What I really want to try to do is bring back the original idea of the Internet, which is one where you do pay for stuff, but the only reason you’re motivated to is that you also get paid for stuff. So there’s reciprocity, and you’re not beholden to the big companies. I think the big companies would do well. I’m not anti-big company. I actually think the rising tide raises all boats, so I don’t feel any contradiction in what I’m suggesting since I work with big companies.

People have to learn to expect more and to be responsible more to become whole people. When they do that, they’ll also behave better. When you have something to lose is when you start to become decent.”

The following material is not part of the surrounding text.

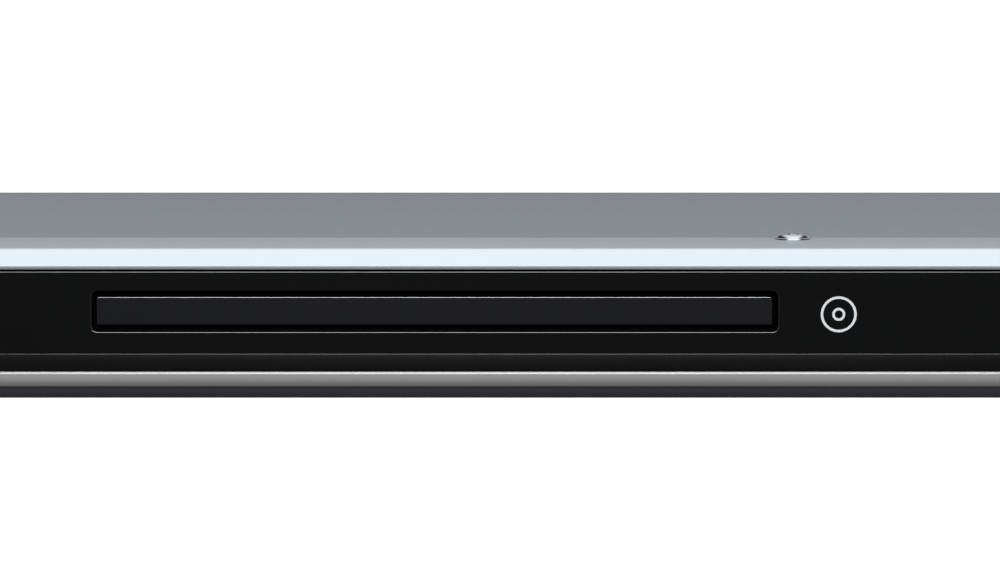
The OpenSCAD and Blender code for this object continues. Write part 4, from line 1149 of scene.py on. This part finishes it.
def print_mark(name, loop_groups, face_y, body, slot="white_film"):
    """A thin raised print on an upright face, from groups of loops (an outline and its holes)."""
    piece = join_pieces(name, [plate(name, loops, PRINT_THICK, PRINT_RIM, 0) for loops in loop_groups])
    move_mesh(piece, at(0, face_y + PRINT_THICK / 2 - PRINT_SUNK, 0) @ TO_FRONT)
    return dress(piece, slot, body)


def arrow(middle, size):
    """A triangle that points along X."""
    return [(middle[0] + across, middle[1] + up) for across, up in
            ((-size * 0.8, -size), (-size * 0.8, size), (size * 0.9, 0))]


def up_arrow(middle, size):
    return [(middle[0] + across, middle[1] + up) for across, up in
            ((-size, -size * 0.5), (size, -size * 0.5), (0, size * 0.7))]


def bar(middle, width, height):
    return round_loop(middle, width, height, min(width, height) * 0.1, 1)


def ring_segment(middle, inner, outer, start, end, steps=28):
    """A part of a ring as one loop, from one angle to another: along its outer edge, and back inside."""
    turns = [math.radians(start + (end - start) * step / steps) for step in range(steps + 1)]
    polar = [(outer, turn) for turn in turns] + [(inner, turn) for turn in reversed(turns)]
    return [(middle[0] + reach * math.cos(turn), middle[1] + reach * math.sin(turn)) for reach, turn in polar]


def pictogram(node):
    """The loops of a button's sign, in millimetres on the front."""
    x, z = front_view(node)[0]
    return {
        "open_close_button": [up_arrow((x, z + 0.35), 1.3), bar((x, z - 1.0), 2.6, 0.45)],
        "play_button": [arrow((x, z), 1.15)],
        "stop_button": [bar((x, z), 2.1, 2.1)],
        "skip_button": [arrow((x - 1.0, z), 1.0), arrow((x + 0.6, z), 1.0), bar((x + 1.8, z), 0.4, 2.0)],
        "power_button": [ring_segment((x, z), 1.55, 1.95, 125, 415), bar((x, z + 1.4), 0.42, 1.9)],
    }[node]


print(sum(len(pictogram(node)) for node in BAR_BUTTONS + ("power_button",)), "shapes in the signs")

# %% [markdown]
# ## Buttons
#
# The buttons are black caps that stand a little proud, each with a flange behind the panel and a plunger for
# its switch. A sign rides on the same body as its cap, so it goes in when the button is pressed.

# %% Buttons
CAP_BEHIND = 0.5
CAP_RIM = 0.45
FLANGE_THICK = 1
FLANGE_RIM = 0.1
FLANGE_Y = PANEL_BACK + 0.9
PLUNGER_Y = PANEL_BACK + 1.3
PLUNGER_RADIUS = 1.5
PLUNGER_CHAMFER = 0.2


def cap(name, loop, node):
    """A button's cap with a rounded rim, plus its flange and plunger."""
    low, high = box_mm(node)
    middle, width, height = front_view(node)
    depth = PANEL_BACK + CAP_BEHIND - low.y
    top = upright_plate(name, [loop], depth, CAP_RIM, low.y + depth / 2, 3)
    rim = round_loop(middle, width, height, BUTTON_CORNER)
    flange = upright_plate("flange", [rim], FLANGE_THICK, FLANGE_RIM, FLANGE_Y)
    length = high.y - PLUNGER_Y
    plunger = lathe("plunger", [(0, 0), (PLUNGER_RADIUS, 0), (PLUNGER_RADIUS, length - PLUNGER_CHAMFER),
                                (PLUNGER_RADIUS - PLUNGER_CHAMFER, length), (0, length)], 24)
    move_mesh(plunger, at(middle[0], PLUNGER_Y, middle[1]) @ TO_BACK)
    return dress(shade_flat(join_pieces(name, [top, flange, plunger])), "button_black", node, node)


cap_loops = {node: button_loop(node, 0) for node in BAR_BUTTONS}
cap_loops["power_button"] = circle_loop(POWER_MIDDLE, POWER_RADIUS, 64)
for node, loop in cap_loops.items():
    cap(node + "_cap", loop, node)
    print_mark(node + "_print", [[sign] for sign in pictogram(node)], box_mm(node)[0].y, node)

# %% [markdown]
# ## Window, lamp and disc mark
#
# The display stands behind a pane of smoked plastic, which is a little smaller than its hole. The standby lamp
# is a small red dome beside the power button. To the right of the tray a plain pictogram of a disc is printed
# on the panel: a ring with a small ring in it.

# %% Window, lamp and disc mark
WINDOW_GAP = 0.2
WINDOW_RIM = 0.15
LAMP_ROUNDING = 0.1
DISC_MARK = (9.6, 21.4)
DISC_RINGS = (((4.0, 3.45), 64), ((1.45, 0.9), 40))

window_low, window_high = box_mm("display_window")
window_middle, window_width, window_height = front_view("display_window")
window_loop = round_loop(window_middle, window_width - WINDOW_GAP, window_height - WINDOW_GAP, PANEL_CORNER, 3)
window = upright_plate("window_pane", [window_loop], window_high.y - window_low.y, WINDOW_RIM,
                       middle_of("display_window").y)
dress(window, "window_smoke", "case", "display_window")
dress(softened("standby_lamp", LAMP_ROUNDING), "lamp_red", "case", "standby_lamp")
disc_loops = [[circle_loop(DISC_MARK, radius, steps) for radius in radii] for radii, steps in DISC_RINGS]
print_mark("disc_mark", disc_loops, FACE_Y, "case")

# %% [markdown]
# ## Geometry Nodes trees that place copies
#
# What looks the same wherever it is used is made once, and a Geometry Nodes tree puts copies of it in place.
# All such trees begin with the same named inputs and end in the same nodes: the copies are made real and get
# their material. Running a tree gives a plain mesh, so no live modifier is left.

# %% Geometry Nodes trees that place copies
COPY_INPUTS = {"Geometry": "NodeSocketGeometry", "Part": "NodeSocketObject", "Material": "NodeSocketMaterial",
               "Seed": "NodeSocketInt"}


def new_tree(name, *numbers):
    """A Geometry Nodes tree with the inputs that all copying needs, and some more numbers by name."""
    tree = bpy.data.node_groups.new(name, "GeometryNodeTree")
    for title, kind in {**COPY_INPUTS, **dict.fromkeys(numbers, "NodeSocketFloat")}.items():
        tree.interface.new_socket(title, in_out="INPUT", socket_type=kind)
    tree.interface.new_socket("Geometry", in_out="OUTPUT", socket_type="NodeSocketGeometry")
    return tree, tree.nodes.new("NodeGroupInput").outputs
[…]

It was deplorable to hear Obama during the State of the Union address praise Google and Facebook as the examples of the American innovation. The ad supported Google and Facebook are the problem, they are the gatekeepers that impoverish all bottom up original content, they encourage linking and aggregation, the republishing mill that provide the ads inventory but diminishes the monetary value of the original content. They are the threat to democracy just like the oligarhy they represent is the threat to the middle class. What could be worse than praise the root of the inequality as the economic solution for the weak American democracy? Now look at the job creation chart on the last decade, the decade of the Internet, do you see the correlation? Jaron Lanier also comments on the anonymity:

“When you are commenting on someone’s blog post totally anonymously, then you can turn into a jerk really easy. So total revelation according to some strict rule that you only have one persona — which is [Mark] Zuckerburg’s idea of integrity, or the Facebook idea — and the sort of opposite of that, which is the total anonymity of the blog rolls, both of those things fail. They both create this artificial absoluteness that’s like some programmer’s idea of what reality should be.”

Yesterday I was thinking about the psychology of the anonymous trolls. It’s like placing a person into a bathroom stall and giving him a set of markers to doodle. The creative output of the bathroom art and poetry is predictable. A vile, shameful layer inevitably shows up.